Chapters 3-4 Summary

Duckworth continues discussing her findings about the role of talent in predicting achievement. Challenged by her advisor in graduate school, Professor Marty Seligman, Duckworth realizes she lacks a theory. She proposes the following: talent x effort = skill, and then, skill x effort = achievement. According to Duckworth’s theory, effort counts twice as much as talent. In her words, “[E]ffort makes skill productive.”

Duckworth meditates on the work of novelist John Irving, whose 1978 The World According to Garp won the National Book Award. Irving struggled in high school because he was dyslexic. Through effort and practice, he overcomes his disability and becomes a masterful writer. Actor Will Smith, too, says he is not especially talented but that he will stay on a treadmill longer than others. Duckworth connects Smith’s statement with a 1940 research test called the Treadmill Test that gauged stamina of young men running on a treadmill. Decades later, psychologist George Vaillant follows up on this test with the same men and finds that their earlier performance on the treadmill predicts a number of factors related to positive mental health.

Duckworth concludes that persistence is “not just working hard” but “working on something you care about so much that you’re willing to stay loyal to it.” In other words, passion matters, as well as perseverance. Duckworth develops the Grit Scale to assess these two key components. It asks participants to check off the box on a scale of 1–5 that best describes them in 10 key areas, such as focus and diligence. It measures two components, passion and perseverance.

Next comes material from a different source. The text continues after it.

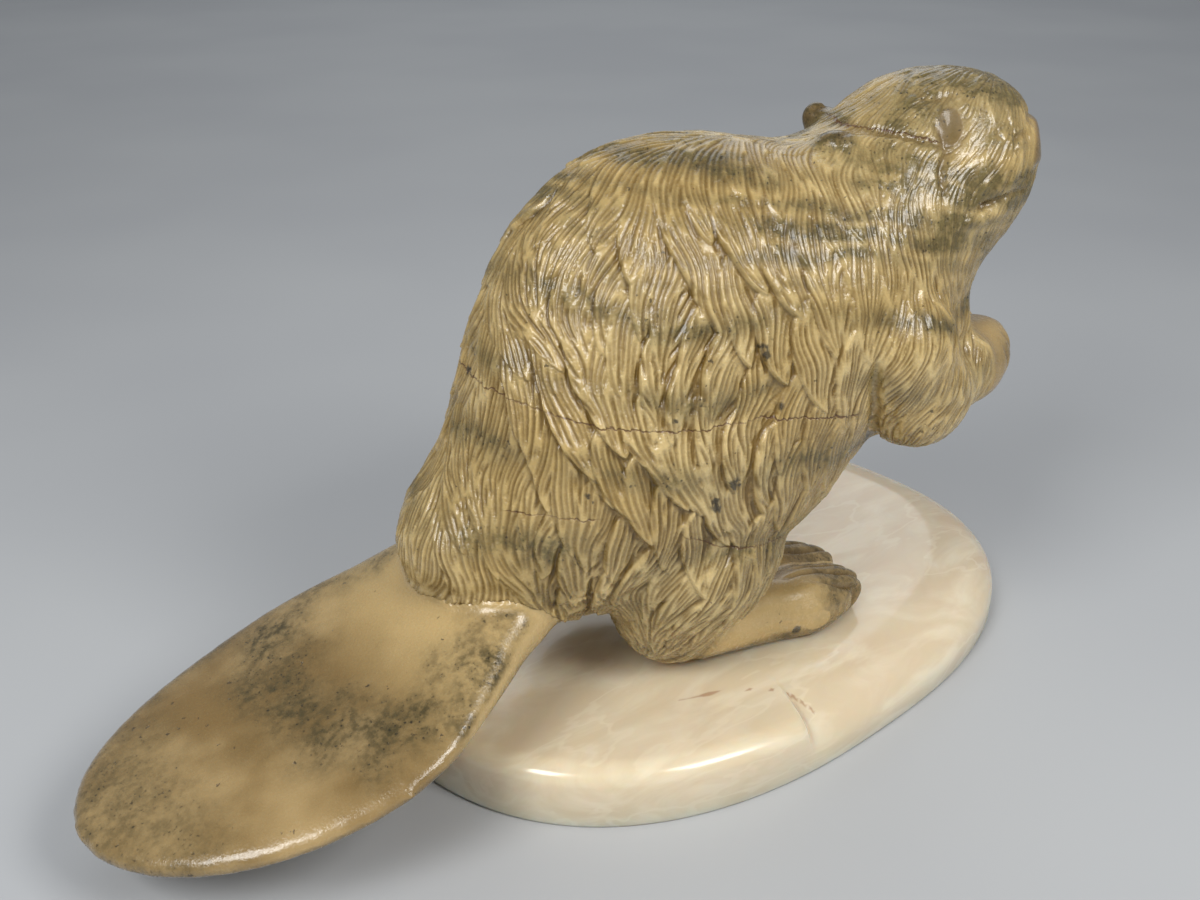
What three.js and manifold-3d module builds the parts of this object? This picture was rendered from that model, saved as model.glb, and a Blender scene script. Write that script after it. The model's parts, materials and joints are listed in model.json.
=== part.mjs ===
// A beaver carved from one block of banded stone, sitting on an oval slab of alabaster.
// Millimetres. +X is the way the animal faces, +Y its left, +Z up.
// The origin is the middle of the slab's flat underside.
import * as THREE from 'three';
import Module from 'manifold-3d';

const wasm = await Module();
wasm.setup();

// ---------------------------------------------------------------- driving dimensions

const GAP = 0.3; // clearance kept between neighbouring pieces at a flat cut
const SEAT = 0.9; // clearance where a limb is seated in the curve of the body

const SLAB = {
  length: 249,
  width: 186,
  thickness: 20,
  squareness: 2.48, // 2 is an ellipse, more fills the corners
  turn: 6, // degrees the slab is turned under the animal
  edgeRadius: 7, // the polished round along the top edge
  chamfer: 0.8, // the small bevel along the bottom edge
  edgeSteps: 3,
  sides: 48,
};
const FLOOR = SLAB.thickness + GAP; // the figure stands on the slab's top face

// The spine bends in a slow curve to the animal's right. Each frame is a place on it:
// where it is, how far it is turned about the vertical, and how far it is tipped nose down.
const PELVIS = { at: [-59, -24, 95], turn: -6 };
const CHEST = { at: [21, -41, 122], turn: -15 };
const HEAD = { at: [43, -44, 171], turn: -36, tip: 6 };

// The hind feet stand side by side, a little to the right of the pelvis.
const FEET = { at: [-60, -34, 95], turn: -6 };

const TAIL = {
  root: [-84, -18, 61], // inside the rump
  tip: [-219, -16, 21],
  sag: 5, // how far the middle hangs below the straight line
  bow: 4, // how far it bends to the right of it
  rootWidth: 60,
  rootDepth: 30,
  width: 102,
  depth: 14,
  stations: 13,
  sides: 20,
};

const EAR = { left: [-22.5, 17.5, 5], right: [-23.5, -21.5, 5.5], size: [6.2, 4.4, 6.2], flare: 24 };
const EYE = { at: [7, 20.5, 14.5], size: [5.5, 4, 5.5] };

// The trunk's coat is carved in tufts: leaves thin at the root and thick at the tip, where
// each steps down onto the next like shingles. Rays from the heart of the trunk place them.
const TUFT = {
  heart: [-35, -30, 108],
  fan: [78, 50, 72], // how the rays spread, so that the tufts come out evenly spaced
  count: 320,
  length: 31,
  width: 15,
  root: -1.5, // the height of the root, under the smooth form
  rise: 1.3, // from the root to the tip
  over: 0.4, // added to all of it
  drop: 1.2, // down to the neighbours at the edges
  edge: 3, // over which it drops
  dome: 0.5,
  bend: 0.24, // how far the tip swings forward, as a share of the length
  hang: [-0.35, 0, -1], // the way that hair lies, pressed flat onto the surface
};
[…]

Seattle Seahawks coach Pete Carroll enables Duckworth to understand passion better. Carroll states, “A clear, well-defined philosophy gives you the guidelines… to stay on track.” From this work emerges an understanding of passion as rooted in a hierarchy of goals that serve as a life compass.

Chapters 3-4 Analysis

Chapter 3 indicates a turning point in Duckworth’s research. Her mentor, Marty Seligman, challenges her to come up with a theory. Her theory contrasts with the prevailing notion, one held not just by the general public but by prestigious institutions like West Point. So ingrained is this notion that she gives considerable attention to research that explains why the ideas persist: if success is due to talent, then ungifted people are “off the hook.”

Duckworth forces herself to propose a “story” that explains success. She formulates her theory as the equation talent x effort = skill, which leads to skill x effort = achievement.

Various examples support Duckworth’s theory: John Irving, a successful author who once had dyslexia; the award-winning actor Will Smith; and the original participants in Harvard’s “Treadmill test support.” The Treadmill test, however, also provides an apt metaphor for grit. Getting back on the “treadmill” of life, day after day, is what grit is all about. The notion that grit involves effort suggests that grit can be improved.

Duckworth pulls back the curtain on a gritty person’s inner workings, showing through diagrams how a gritty person operates. The gritty person has a coordinated hierarchy of goals that support the achievement of one overarching goal or “passion.” That passion serves as a life “compass.” Passion motivates individuals to persevere. Diagrams also show why less gritty people fail.

Given grit’s “plasticity,” the Grit Scale is useful not only for institutions like West Point but as a tool for readers to self-reflect. Self-reflection is the first step in “growing grit,” a topic Duckworth explores in the remainder of the book.